[REQUIRED TASK] Only the lines from the one containing "innerLead(0, pressTurn), colours.nickel);" through the one containing "zip(*points))), Vector(map(max, zip(*points)))" are wanted. Give them again exactly, both ends included.

[AVAILABLE DATA]
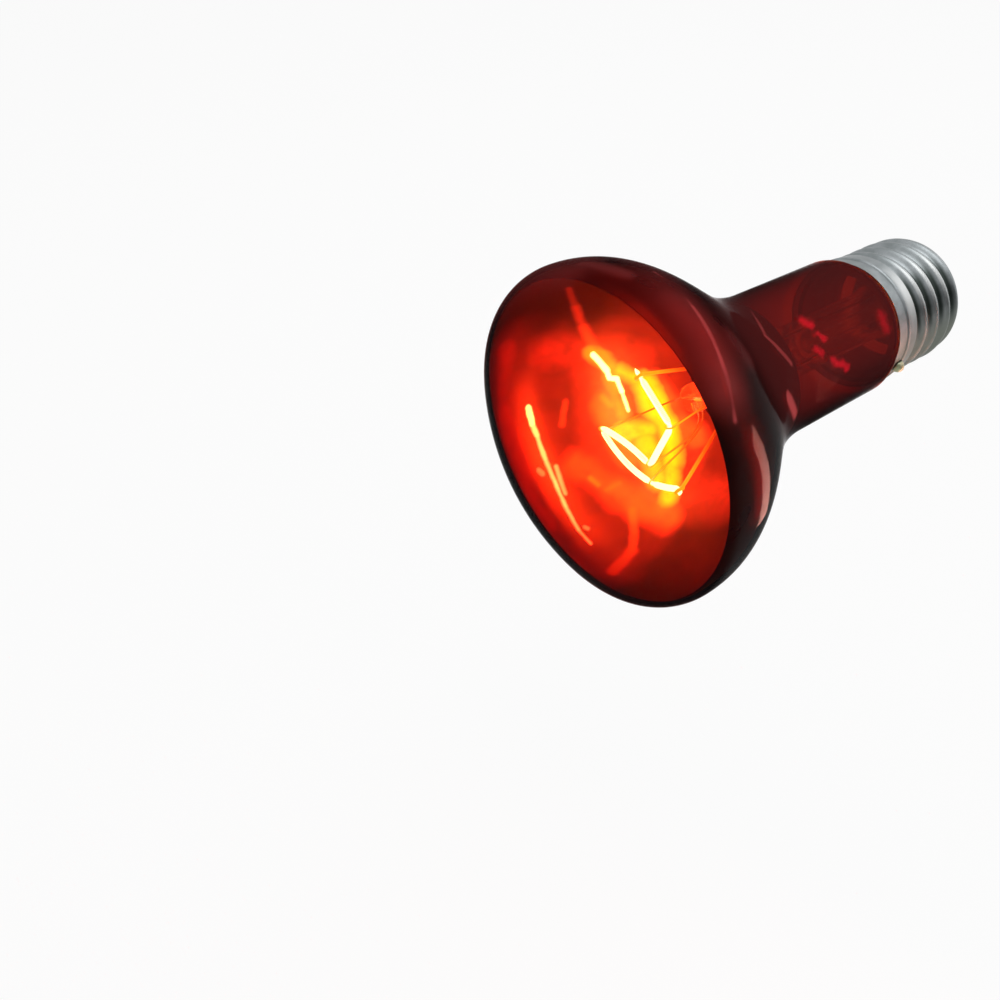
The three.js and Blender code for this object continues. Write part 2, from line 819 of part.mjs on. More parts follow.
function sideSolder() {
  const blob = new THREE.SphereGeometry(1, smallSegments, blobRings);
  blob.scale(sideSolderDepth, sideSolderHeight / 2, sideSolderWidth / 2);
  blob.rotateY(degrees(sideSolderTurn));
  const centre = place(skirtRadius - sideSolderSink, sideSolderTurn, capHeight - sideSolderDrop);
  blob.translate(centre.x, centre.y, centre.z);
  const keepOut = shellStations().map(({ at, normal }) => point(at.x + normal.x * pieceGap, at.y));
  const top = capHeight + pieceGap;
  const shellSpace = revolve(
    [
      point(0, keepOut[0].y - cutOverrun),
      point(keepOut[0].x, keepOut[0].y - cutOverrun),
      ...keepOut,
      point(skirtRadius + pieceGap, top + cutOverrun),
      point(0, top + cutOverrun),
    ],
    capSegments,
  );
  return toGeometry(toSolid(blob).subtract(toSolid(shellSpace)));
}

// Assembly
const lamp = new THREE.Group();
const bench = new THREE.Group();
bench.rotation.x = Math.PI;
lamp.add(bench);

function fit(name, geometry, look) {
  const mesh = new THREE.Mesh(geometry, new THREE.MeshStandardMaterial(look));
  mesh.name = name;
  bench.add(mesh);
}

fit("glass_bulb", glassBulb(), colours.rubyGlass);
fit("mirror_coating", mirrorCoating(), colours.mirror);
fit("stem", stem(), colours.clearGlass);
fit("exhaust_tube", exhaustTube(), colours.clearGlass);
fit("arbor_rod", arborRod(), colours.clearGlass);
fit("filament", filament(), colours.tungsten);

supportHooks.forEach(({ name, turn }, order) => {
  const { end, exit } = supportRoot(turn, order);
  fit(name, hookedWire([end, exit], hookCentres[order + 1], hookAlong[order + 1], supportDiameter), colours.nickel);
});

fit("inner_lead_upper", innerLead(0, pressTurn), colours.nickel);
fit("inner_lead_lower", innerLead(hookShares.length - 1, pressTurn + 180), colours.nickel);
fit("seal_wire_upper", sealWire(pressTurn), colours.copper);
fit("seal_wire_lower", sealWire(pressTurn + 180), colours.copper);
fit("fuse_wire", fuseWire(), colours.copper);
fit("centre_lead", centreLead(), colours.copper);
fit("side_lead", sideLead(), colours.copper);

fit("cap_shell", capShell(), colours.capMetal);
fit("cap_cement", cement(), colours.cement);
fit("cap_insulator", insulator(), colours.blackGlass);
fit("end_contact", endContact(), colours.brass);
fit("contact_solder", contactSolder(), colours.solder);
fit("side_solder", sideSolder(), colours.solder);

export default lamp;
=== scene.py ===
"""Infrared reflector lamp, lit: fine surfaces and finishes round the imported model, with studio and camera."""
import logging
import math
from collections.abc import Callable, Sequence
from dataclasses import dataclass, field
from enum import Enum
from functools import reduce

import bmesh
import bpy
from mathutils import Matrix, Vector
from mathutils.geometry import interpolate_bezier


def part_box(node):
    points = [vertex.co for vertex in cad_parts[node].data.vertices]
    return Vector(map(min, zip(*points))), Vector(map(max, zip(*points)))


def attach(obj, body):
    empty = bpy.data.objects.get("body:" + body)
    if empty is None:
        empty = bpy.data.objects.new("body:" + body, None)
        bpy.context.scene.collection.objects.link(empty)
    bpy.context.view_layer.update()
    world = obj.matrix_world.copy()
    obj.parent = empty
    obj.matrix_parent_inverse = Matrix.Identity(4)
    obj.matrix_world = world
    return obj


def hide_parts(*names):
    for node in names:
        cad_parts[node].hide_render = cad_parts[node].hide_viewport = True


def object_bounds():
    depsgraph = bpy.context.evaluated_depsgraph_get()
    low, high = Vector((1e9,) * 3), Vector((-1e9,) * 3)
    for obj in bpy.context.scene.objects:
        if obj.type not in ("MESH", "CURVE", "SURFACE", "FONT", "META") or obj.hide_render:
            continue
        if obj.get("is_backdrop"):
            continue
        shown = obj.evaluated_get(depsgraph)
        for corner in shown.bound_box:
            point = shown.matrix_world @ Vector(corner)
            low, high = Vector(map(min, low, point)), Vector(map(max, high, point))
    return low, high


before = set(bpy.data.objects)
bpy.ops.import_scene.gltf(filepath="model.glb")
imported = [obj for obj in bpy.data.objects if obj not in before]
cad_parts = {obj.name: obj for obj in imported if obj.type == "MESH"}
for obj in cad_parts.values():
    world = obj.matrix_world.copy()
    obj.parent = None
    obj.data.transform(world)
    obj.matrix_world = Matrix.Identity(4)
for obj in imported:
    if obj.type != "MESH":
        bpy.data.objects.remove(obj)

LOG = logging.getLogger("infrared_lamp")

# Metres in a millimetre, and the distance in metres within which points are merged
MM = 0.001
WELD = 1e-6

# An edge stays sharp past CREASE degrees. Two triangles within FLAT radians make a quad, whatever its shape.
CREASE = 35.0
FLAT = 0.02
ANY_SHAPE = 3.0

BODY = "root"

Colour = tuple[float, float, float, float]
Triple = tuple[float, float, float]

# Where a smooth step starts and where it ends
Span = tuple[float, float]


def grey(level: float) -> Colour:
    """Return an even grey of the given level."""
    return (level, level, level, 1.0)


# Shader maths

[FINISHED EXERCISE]
fit("inner_lead_upper", innerLead(0, pressTurn), colours.nickel);
fit("inner_lead_lower", innerLead(hookShares.length - 1, pressTurn + 180), colours.nickel);
fit("seal_wire_upper", sealWire(pressTurn), colours.copper);
fit("seal_wire_lower", sealWire(pressTurn + 180), colours.copper);
fit("fuse_wire", fuseWire(), colours.copper);
fit("centre_lead", centreLead(), colours.copper);
fit("side_lead", sideLead(), colours.copper);

fit("cap_shell", capShell(), colours.capMetal);
fit("cap_cement", cement(), colours.cement);
fit("cap_insulator", insulator(), colours.blackGlass);
fit("end_contact", endContact(), colours.brass);
fit("contact_solder", contactSolder(), colours.solder);
fit("side_solder", sideSolder(), colours.solder);

export default lamp;
=== scene.py ===
"""Infrared reflector lamp, lit: fine surfaces and finishes round the imported model, with studio and camera."""
import logging
import math
from collections.abc import Callable, Sequence
from dataclasses import dataclass, field
from enum import Enum
from functools import reduce

import bmesh
import bpy
from mathutils import Matrix, Vector
from mathutils.geometry import interpolate_bezier


def part_box(node):
    points = [vertex.co for vertex in cad_parts[node].data.vertices]
    return Vector(map(min, zip(*points))), Vector(map(max, zip(*points)))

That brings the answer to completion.